Can’t get enough Black Mirror? Wish each episode was a significantly shorter?

*Puts on a used car salesman accent* Well, boy do I have the short film for you!

Director and VFX artist Magali Barbe’s Strange Beasts is a bite-sized bit of twisted genre fiction that would make Charlie Brooker blush. Like the best episodes of the Channel 4/Netflix show, Barbe crafts a tale that combines day-after-tomorrow technology with dark and satirical themes. Told in “mockumentary” form with a glossy commercial sensibility, the film depicts a new augmented reality game that allows the user to create and grow your own pet. But, as the tagline suggests, how far are people willing to go to live in a fantasy environment of their own creation?

Barbe’s background as a VFX and pre-viz artist (this is her first live action short) are evident. The integration between the CG overlays and live action footage are well-designed and expertly composited. But, the true wonder here is how subtly and efficiently Barbe conveys her story. The world building is simple, yet effective. And, while the film’s brevity means that the plot itself isn’t particularly complex, it’s still surprising and visually imaginative. The final reveal really knocked me for a loop. Perhaps I’m somewhat of a daft screener, but I honestly didn’t see the end “punchline” coming. In turn, the film ends on an impactful, somewhat disturbing narrative exclamation point that is perfect for the short form.

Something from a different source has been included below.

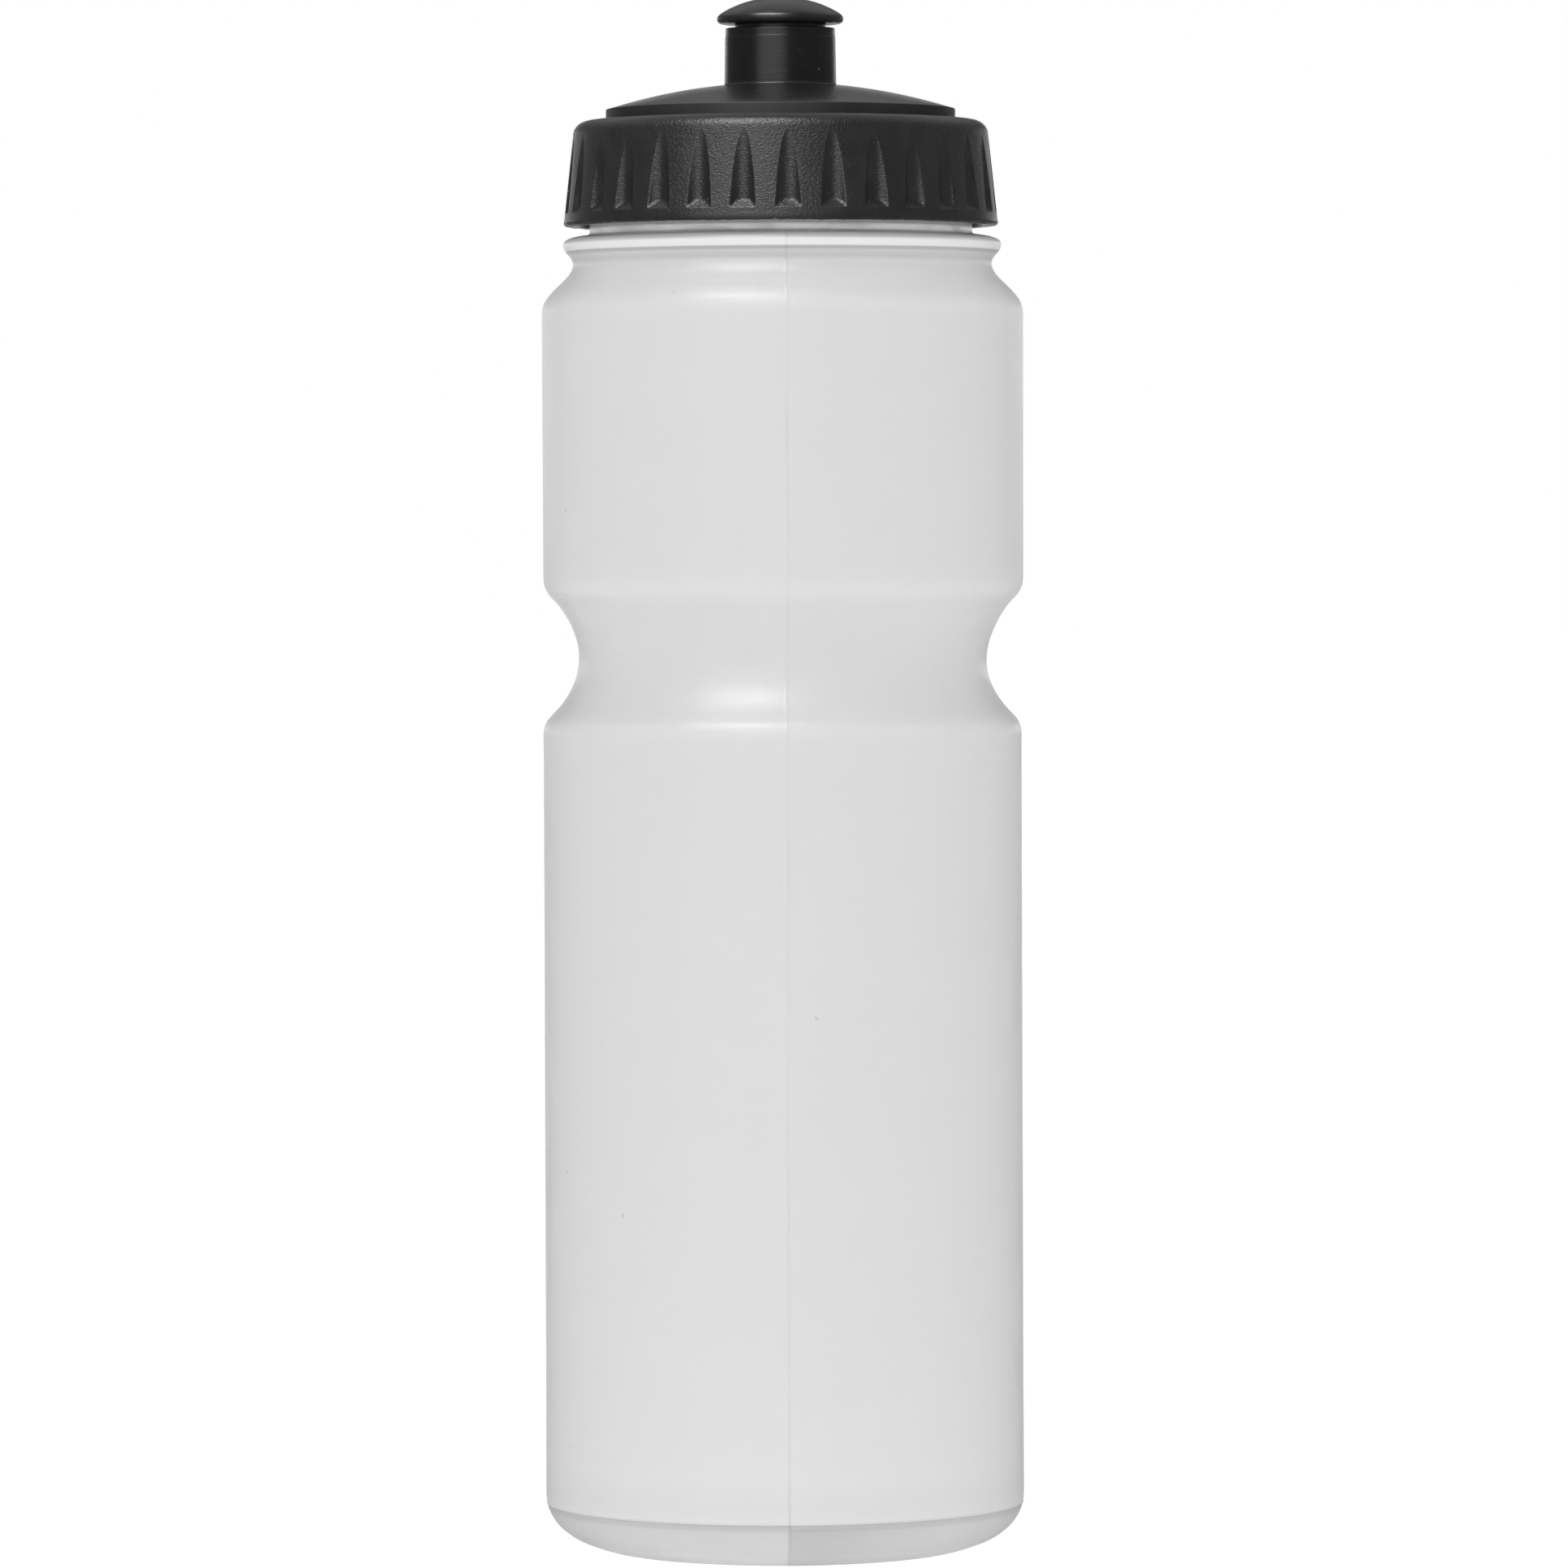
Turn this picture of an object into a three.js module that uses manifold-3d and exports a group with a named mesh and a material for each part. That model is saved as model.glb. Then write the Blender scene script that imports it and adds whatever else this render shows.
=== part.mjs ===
// Squeeze water bottle for a bicycle cage: blow-moulded bottle, screw cap with a
// spout tower, push-pull mouthpiece and flat sealing ring.
// Millimetres, +Z up. The origin is the centre of the base, on the plane the
// bottle stands on. The Z axis is the bottle's axis of revolution.

import * as THREE from 'three';
import { mergeVertices } from 'three/addons/utils/BufferGeometryUtils.js';
import Module from 'manifold-3d';

const wasm = await Module();
wasm.setup();

// ---------------------------------------------------------------- dimensions

const BODY_SEGMENTS = 48;       // facets around the large turned shapes
const CAP_SEGMENTS = 60;        // facets around the cap's outside, two per flute
const STEM_SEGMENTS = 36;       // facets around the mouthpiece
const THREAD_STEPS = 36;        // steps in one turn of a thread

// bottle
const UPPER_R = 37.02;          // body radius above the grip groove
const LOWER_R = 36.86;          // body radius below it
const WALL = 1.1;               // blown wall
const BASE_WALL = 1.4;
const NECK_R = 29.44;           // outside of the neck, under the thread
const NECK_BORE_R = 28.0;
const BEAD_TOP_Z = 202.4;       // shelf of the bead below the neck
const LIP_Z = 216.8;            // rim of the neck
const FOOT_INNER_R = 22.2;      // flat ring that the bottle stands on
const FOOT_OUTER_R = 25.5;
const PUSH_UP_Z = 3.6;          // height of the hollow under the base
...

For Barbe, the genesis of the idea sprung forth from her desire to make some sort of “hoax video.” Similar to another CG effects piece, The Centrifuge Brain Project, Strange Beasts does a really impressive job of straddling that “is this real or fake?” line (at least for the first few minutes). Combine this with Barbe’s interest in virtual and augmented reality and you have an entertaining VFX piece with just enough of a standalone narrative to give everything a sense of emotional weight.

Taking what she learned on this project, Barbe is currently working on a longer short film (around 20 minutes in length) that also explores science fiction ideas. She’s keeping mum on the actual pitch, but needless to say, we’re excited to see her continue to craft interesting short narratives that interweave solid performances and eye-catching visual-fx.